Hudson Falls (formerly Sandy Hill) is a village located in Washington County, New York, United States. The village is in the southwest of the town of Kingsbury, on U.S. Route 4. Hudson Falls is part of the Glens Falls Metropolitan Statistical Area. As of the 2010 census, the village had a population of 7,281. It was the county seat of Washington County until 1994, when the county seat was moved to Fort Edward.

History 

In 1764, Albert Baker built Kingsbury's first sawmill near what is known today as Baker's Falls. As early as 1792, the area of Kingsbury near Baker's Falls was referred to as Sandy Hill. In 1810, the hamlet incorporated as a village, keeping the name Sandy Hill. Its boundaries expanded to their current limits in the 1840s.

Around 1824, the Glens Falls Feeder Canal was constructed to bring water from the Hudson River to the Champlain Canal. With the opening of the Feeder Canal, Sandy Hill became a prosperous manufacturing center, producing lumber, paper, pianos, wagons, pulleys, and other products. The Glens Falls Feeder Canal is no longer used commercial traffic, but the route of Canal is a fourteen mile long park, with a walking & bike trail on the old tow path.

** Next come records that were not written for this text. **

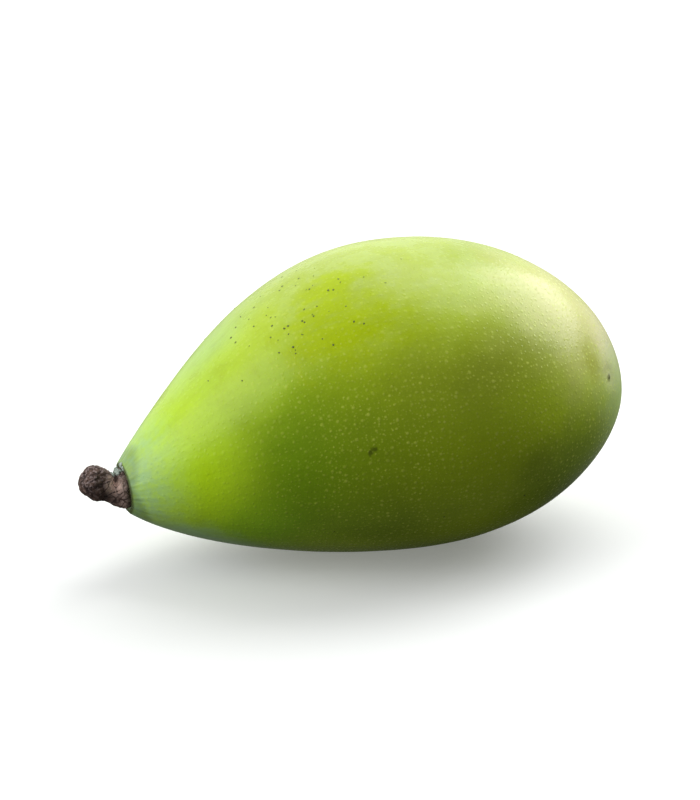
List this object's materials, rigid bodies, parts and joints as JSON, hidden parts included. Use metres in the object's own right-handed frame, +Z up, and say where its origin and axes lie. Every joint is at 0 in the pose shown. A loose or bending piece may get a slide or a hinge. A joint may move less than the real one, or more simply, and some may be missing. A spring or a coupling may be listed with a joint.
{
  "type": "mango",
  "caption": "Green mango with a tapering neck and a short broken stem, lying on a small flat spot on its belly.",
  "frame": {"origin": "centre of the flat spot that the fruit lies on", "axes": "+Z up, +X along the fruit from the stem to the apex, the two cheeks towards +Y and -Y"},
  "size_m": [0.1309, 0.0768, 0.0708],
  "materials": {
    "skin": "waxy satin skin, yellow-green with pale dots and a soft bloom",
    "stem": "rough dry brown bark with a corky collar"
  },
  "bodies": {
    "root": {"fruit": "skin", "stem": "stem"}
  },
  "joints": []
}
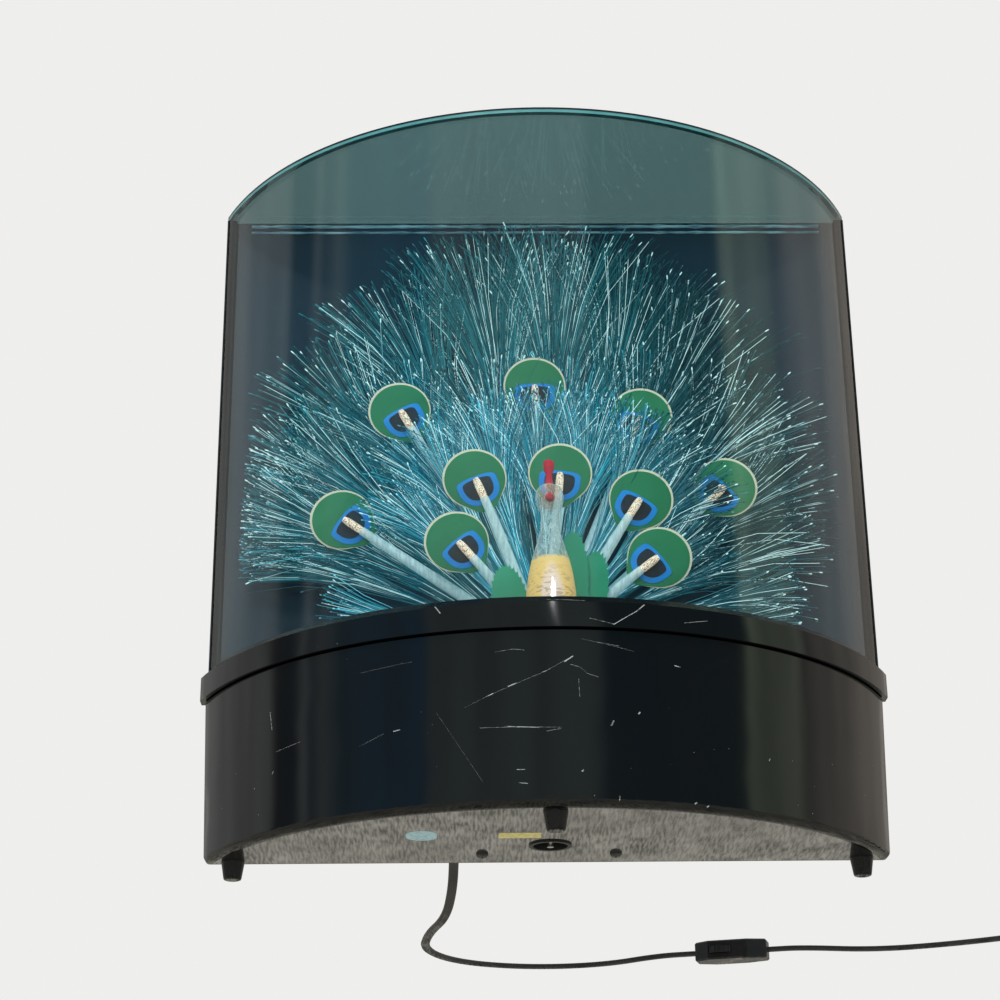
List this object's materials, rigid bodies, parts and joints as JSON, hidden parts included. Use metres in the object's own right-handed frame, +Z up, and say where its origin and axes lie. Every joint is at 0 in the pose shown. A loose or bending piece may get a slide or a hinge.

Stone quarried in Hudson Falls was used to construct the Bennington Battle Monument (1889) and the Brooklyn Bridge. The former site of the quarry has been redeveloped for use by the Washington-Saratoga-Warren-Hamilton-Essex Board of Cooperative Educational Services.

In 1851, Francis Wolle invented the first bag-making machine, and formed a company that would later become the Union Bag and Paper Company. In 1892 the company relocated from Bethlehem, Pennsylvania to Hudson Falls, where it had a paper mill. In 1906, Union Paper and Bag Co. built the Fenimore Bridge (Sandy Hill Bridge), spanning the Hudson River between Hudson Falls built in Washington County and town of Moreau in Saratoga County, since the company had plants in both locations. For a brief period of time, the closed-spandrel arch bridge was the longest multiple span, reinforced-concrete arch bridge in the world. The bridge is now closed, but local officials hope to turn it into a pedestrian walkway.

Churches
 The First Presbyterian Church of Hudson Falls was organized in 1803. Services were held in the town courthouse until a new church building was dedicated in 1827 at the site of the Old Burying Ground. This building was demolished around 1893, to make way for a larger structure, dedicated in 1895.
 Zion Episcopal was founded in 1817 as the Episcopal-Methodist Church. Services were held in a parishioner's home until a new building was completed in 1849 and consecrated as Zion Episcopal Church.  In 1968, lightning causing a fire that gutted the interior, which was then rebuilt.
 The first Catholic church between Albany and Canada was constructed in the 1830s om Wall Street. Originally called Christ Church, it was later renamed St. Mary's. That church later burnt down, and a new one was erected on Park Place.
 St. Paul's Church was founded in the 1870s to serve French Canadian in Sandy Hill. They purchased the small wooden old First Baptist Church at the top of River Street, after that congregation built a second, larger church next to the courthouse. St. Paul's erected a new, larger, brick building in the 1890s. The church was struck by lightning in 1974 and burned down. The parish subsequently merged with St. Mary's.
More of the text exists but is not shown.